A essere simbolica è anche la sua morte, che avvenne nella sua cabina al Dall’Ara, pochi istanti dopo aver raccontato il vantaggio di Eraldo Pecci contro la Fiorentina, per un arresto cardiaco.

Se dovessi scegliere un simbolo della radio dei giorni nostri, quella che ha da lottare con la super potenza delle pay Tv, sarebbe difficile non scegliere Riccardo Cucchi. Probabilmente sarebbe principalmente una questione di cuore, visto che è sua la voce che ha raccontato il trionfo mondiale del 2006, ma a colpire, prima ancora che i successi, è di certo il comportamento nelle sconfitte. «Subentrare a Riccardo Cucchi è una bella responsabilità, ci vuole tanto equilibrio, invidio molto l’aplomb di Riccardo. Mi ricordo ancora al Mondiale 2002, quando ero il terzo dei giornalisti al seguito della Nazionale, al suo seguito, accompagnato da Bruno Gentili» racconta Repice. «Se fossi stato io a raccontare la partita con la Corea, arbitrata dal signor Moreno, probabilmente non sarei riuscito a essere così equilibrato».

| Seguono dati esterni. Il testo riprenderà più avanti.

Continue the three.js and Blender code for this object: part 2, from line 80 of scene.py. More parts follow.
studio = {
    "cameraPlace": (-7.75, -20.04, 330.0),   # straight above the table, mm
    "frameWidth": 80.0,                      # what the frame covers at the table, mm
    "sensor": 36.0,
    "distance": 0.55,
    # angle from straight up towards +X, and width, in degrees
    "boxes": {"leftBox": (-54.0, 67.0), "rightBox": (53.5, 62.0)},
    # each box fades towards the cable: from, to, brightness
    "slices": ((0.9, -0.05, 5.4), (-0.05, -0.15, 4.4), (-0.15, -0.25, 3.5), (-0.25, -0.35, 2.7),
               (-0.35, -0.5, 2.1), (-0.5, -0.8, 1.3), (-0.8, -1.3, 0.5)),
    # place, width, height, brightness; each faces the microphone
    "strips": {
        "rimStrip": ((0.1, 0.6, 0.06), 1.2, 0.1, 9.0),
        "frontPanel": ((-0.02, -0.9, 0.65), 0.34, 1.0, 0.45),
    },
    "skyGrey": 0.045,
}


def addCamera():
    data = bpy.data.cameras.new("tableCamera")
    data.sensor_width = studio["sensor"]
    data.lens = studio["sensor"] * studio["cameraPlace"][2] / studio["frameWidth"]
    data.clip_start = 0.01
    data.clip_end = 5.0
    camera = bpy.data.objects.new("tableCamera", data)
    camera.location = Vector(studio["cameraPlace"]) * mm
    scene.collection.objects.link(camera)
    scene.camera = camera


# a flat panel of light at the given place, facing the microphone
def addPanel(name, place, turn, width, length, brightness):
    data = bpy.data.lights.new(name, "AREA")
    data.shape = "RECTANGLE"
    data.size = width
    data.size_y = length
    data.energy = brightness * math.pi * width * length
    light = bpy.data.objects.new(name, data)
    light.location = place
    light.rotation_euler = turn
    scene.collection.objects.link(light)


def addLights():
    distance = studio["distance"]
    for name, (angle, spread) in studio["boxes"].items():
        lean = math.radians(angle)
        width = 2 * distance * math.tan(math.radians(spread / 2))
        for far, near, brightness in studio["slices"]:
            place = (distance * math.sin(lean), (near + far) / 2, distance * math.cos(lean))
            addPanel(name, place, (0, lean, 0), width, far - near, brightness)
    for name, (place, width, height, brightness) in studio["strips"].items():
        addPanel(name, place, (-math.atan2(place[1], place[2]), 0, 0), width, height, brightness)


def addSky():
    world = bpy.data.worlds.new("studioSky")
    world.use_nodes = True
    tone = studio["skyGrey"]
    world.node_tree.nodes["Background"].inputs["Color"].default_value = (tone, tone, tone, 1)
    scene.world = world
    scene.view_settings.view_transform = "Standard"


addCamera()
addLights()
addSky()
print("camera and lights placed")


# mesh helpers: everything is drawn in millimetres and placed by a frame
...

 Le grandi voci, ovviamente, non si contano: Nando Martellini, Alfredo Provenzali, Andra Boscione, Beppe Viola, Ezio Luzzi, Everardo Dalla Noce. Oggi, come già detto, la radio sportiva deve avere a che fare con televisioni dotate di telecamere anche nell’angolo più remoto del rettangolo verde. Eppure la fantasia è qualcosa che cattura ancora molti. Ricostruire l’azione narrata da una voce calda e rassicurante è una scelta che oggi, per necessità o romanticismo, milioni di persone ancora fanno. Segno che, forse, c’è ancora voglia di immaginare.